**Given material**

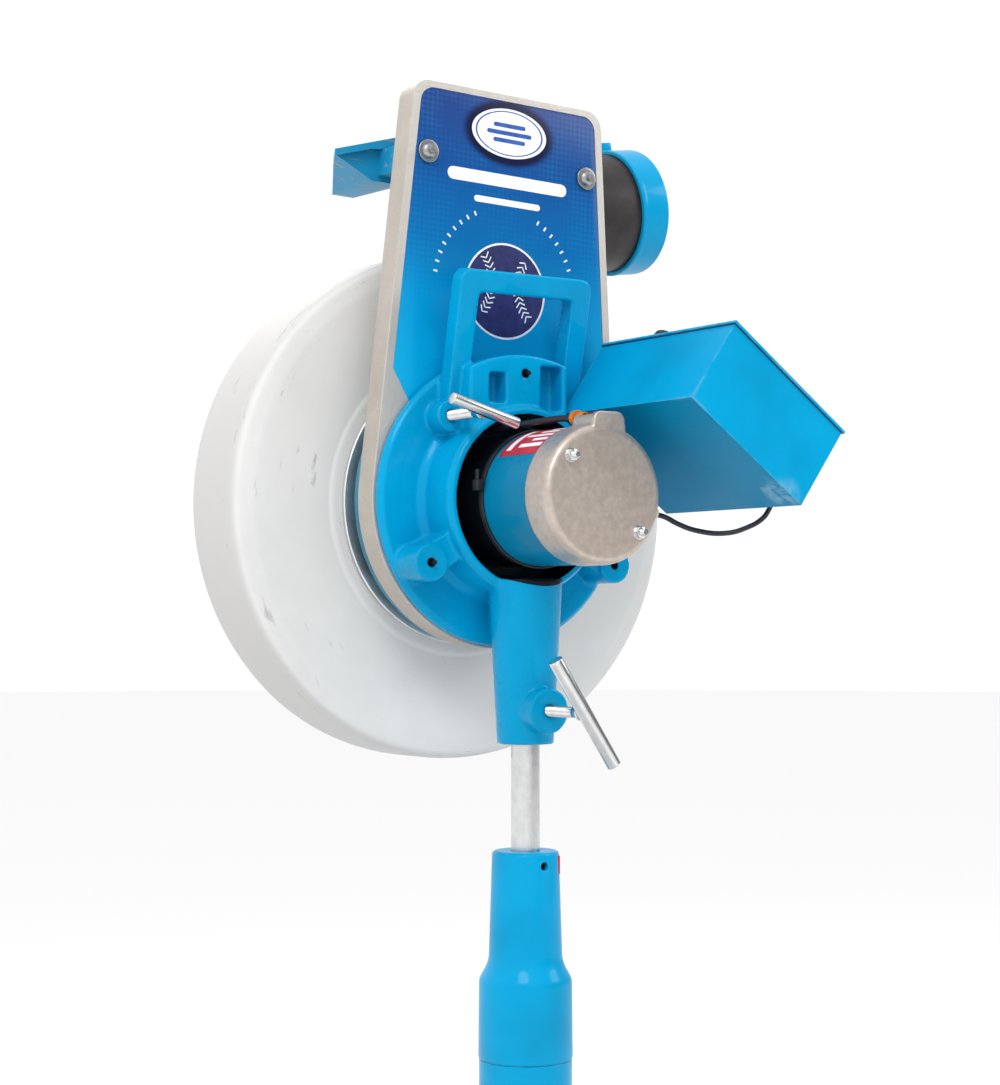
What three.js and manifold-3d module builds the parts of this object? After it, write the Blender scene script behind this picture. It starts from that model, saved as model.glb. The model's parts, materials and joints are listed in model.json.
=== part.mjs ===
// A single-wheel baseball pitching machine on a folding tripod.
// Millimetres, +Z up.  The origin is on the floor, at the centre of the footprint of the three feet.
// The machine is laid out around its wheel axle: X runs along the ball's path (balls are fed in from +X
// and leave towards -X), the head plate's front face is at y = 0 with the wheel behind it at +Y, the
// motor and the control box are in front of it at -Y, and the axle is at z = 0 before the whole head is
// lifted to its height on the mast.

import * as THREE from "three";
import { mergeVertices } from "three/addons/utils/BufferGeometryUtils.js";
import Module from "manifold-3d";

const wasm = await Module();
wasm.setup();

// ---- driving dimensions ------------------------------------------------------------------------------

const fit = 0.3; // air between two pieces that touch

// where the machine stands
const axleHeight = 1160;
const footCircle = 480;
const mastForward = 37; // the mast stands this far in front of the head plate's front face
const headLean = 2; // degrees; the head rests tipped back a little, ball exit up

// tyre and wheel
const tyreRadius = 203;
const tyreWidth = 79;
const tyreFront = 54;
const rimSeatRadius = 101.5;
const rimLipRadius = 111;
const rimLipReach = 6; // the rim's lip stands out of the tyre's side by this
const rimSheet = 2.4;
const wheelHubRadius = 30;
const axleRadius = 8;

// head plate
const plateThickness = 22;
const plateRadius = 114;
const plateTop = 321.5;
const plateTopHalf = 89;
const plateCorner = 15;
const plateBoreRadius = 44;
const panelRecess = 1.4;
const panelThickness = 0.8;
const panelMargin = 7.5; // along the flanks
const panelTopMargin = 5.5;
const panelTuck = 4; // the panel's foot lies this far under the casting's disc
const plateScrewX = 74.5;
const plateScrewZ = 266;
const plateScrewRadius = 4;

// swivel casting
const discRadius = 112;
const discThickness = 8;
const boreRadius = 65.4;
const collarWall = 5;
const collarDepth = 43;
const lugCircle = 97.5;
const lugRadius = 14;
const lugDepth = 38;
const lugAngles = [90, 210, 330];
const crownDepth = 38;
const pocketFloor = 22; // the crown's cored pockets stop this far in front of the head plate
const clampScrewRadius = 3;
const hubTopRadius = 28.2;
const hubBottomRadius = 21.4;
const hubTop = -60;
const hubBottom = -186;
const handleHalf = 60;
const handleTop = 179;
const handleBar = 17;
const handleDepth = 15;
const handleLean = 12.5; // degrees, outwards at the top

// rear clamp ring
const ringInner = 62;
const ringThickness = 11.5;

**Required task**
Give the listing above again, word for word.

**Correct answer**
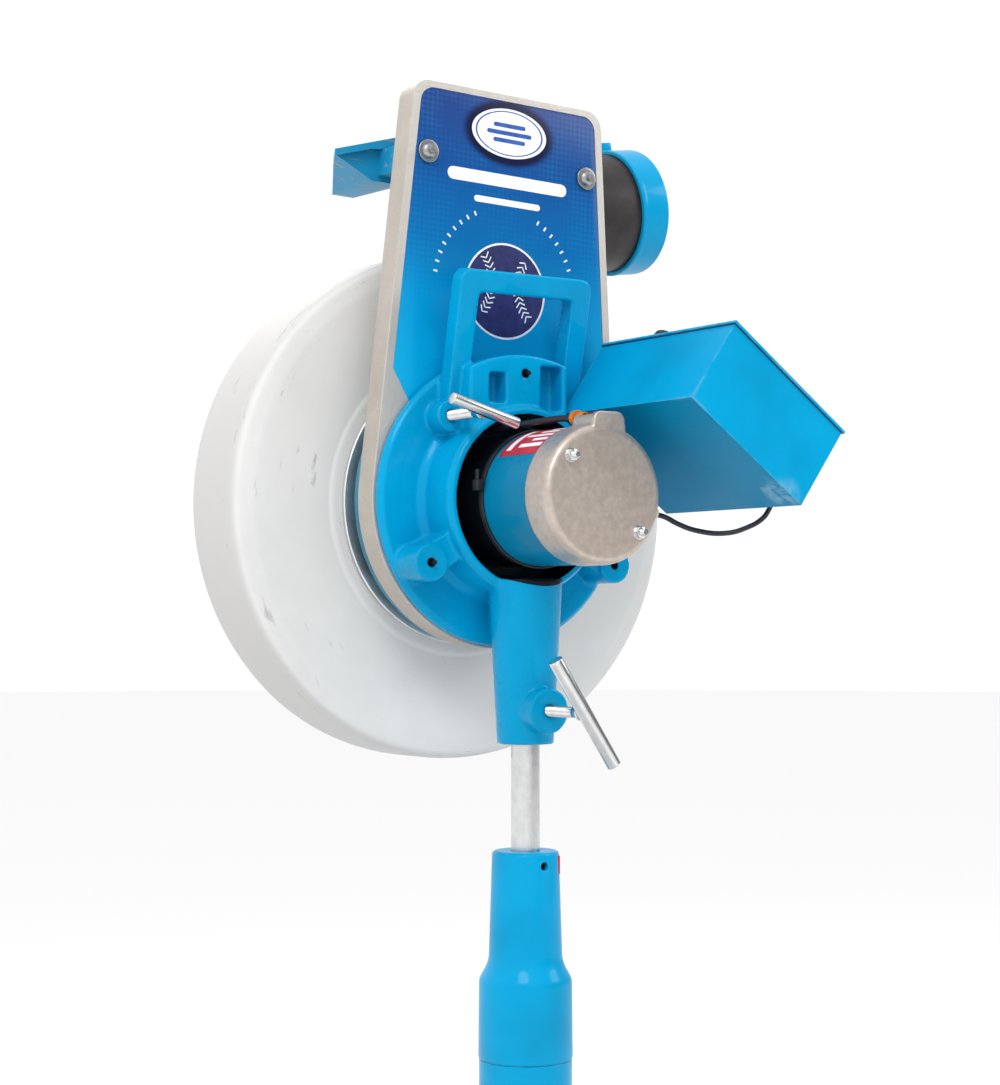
What three.js and manifold-3d module builds the parts of this object? After it, write the Blender scene script behind this picture. It starts from that model, saved as model.glb. The model's parts, materials and joints are listed in model.json.
=== part.mjs ===
// A single-wheel baseball pitching machine on a folding tripod.
// Millimetres, +Z up.  The origin is on the floor, at the centre of the footprint of the three feet.
// The machine is laid out around its wheel axle: X runs along the ball's path (balls are fed in from +X
// and leave towards -X), the head plate's front face is at y = 0 with the wheel behind it at +Y, the
// motor and the control box are in front of it at -Y, and the axle is at z = 0 before the whole head is
// lifted to its height on the mast.

import * as THREE from "three";
import { mergeVertices } from "three/addons/utils/BufferGeometryUtils.js";
import Module from "manifold-3d";

const wasm = await Module();
wasm.setup();

// ---- driving dimensions ------------------------------------------------------------------------------

const fit = 0.3; // air between two pieces that touch

// where the machine stands
const axleHeight = 1160;
const footCircle = 480;
const mastForward = 37; // the mast stands this far in front of the head plate's front face
const headLean = 2; // degrees; the head rests tipped back a little, ball exit up

// tyre and wheel
const tyreRadius = 203;
const tyreWidth = 79;
const tyreFront = 54;
const rimSeatRadius = 101.5;
const rimLipRadius = 111;
const rimLipReach = 6; // the rim's lip stands out of the tyre's side by this
const rimSheet = 2.4;
const wheelHubRadius = 30;
const axleRadius = 8;

// head plate
const plateThickness = 22;
const plateRadius = 114;
const plateTop = 321.5;
const plateTopHalf = 89;
const plateCorner = 15;
const plateBoreRadius = 44;
const panelRecess = 1.4;
const panelThickness = 0.8;
const panelMargin = 7.5; // along the flanks
const panelTopMargin = 5.5;
const panelTuck = 4; // the panel's foot lies this far under the casting's disc
const plateScrewX = 74.5;
const plateScrewZ = 266;
const plateScrewRadius = 4;

// swivel casting
const discRadius = 112;
const discThickness = 8;
const boreRadius = 65.4;
const collarWall = 5;
const collarDepth = 43;
const lugCircle = 97.5;
const lugRadius = 14;
const lugDepth = 38;
const lugAngles = [90, 210, 330];
const crownDepth = 38;
const pocketFloor = 22; // the crown's cored pockets stop this far in front of the head plate
const clampScrewRadius = 3;
const hubTopRadius = 28.2;
const hubBottomRadius = 21.4;
const hubTop = -60;
const hubBottom = -186;
const handleHalf = 60;
const handleTop = 179;
const handleBar = 17;
const handleDepth = 15;
const handleLean = 12.5; // degrees, outwards at the top

// rear clamp ring
const ringInner = 62;
const ringThickness = 11.5;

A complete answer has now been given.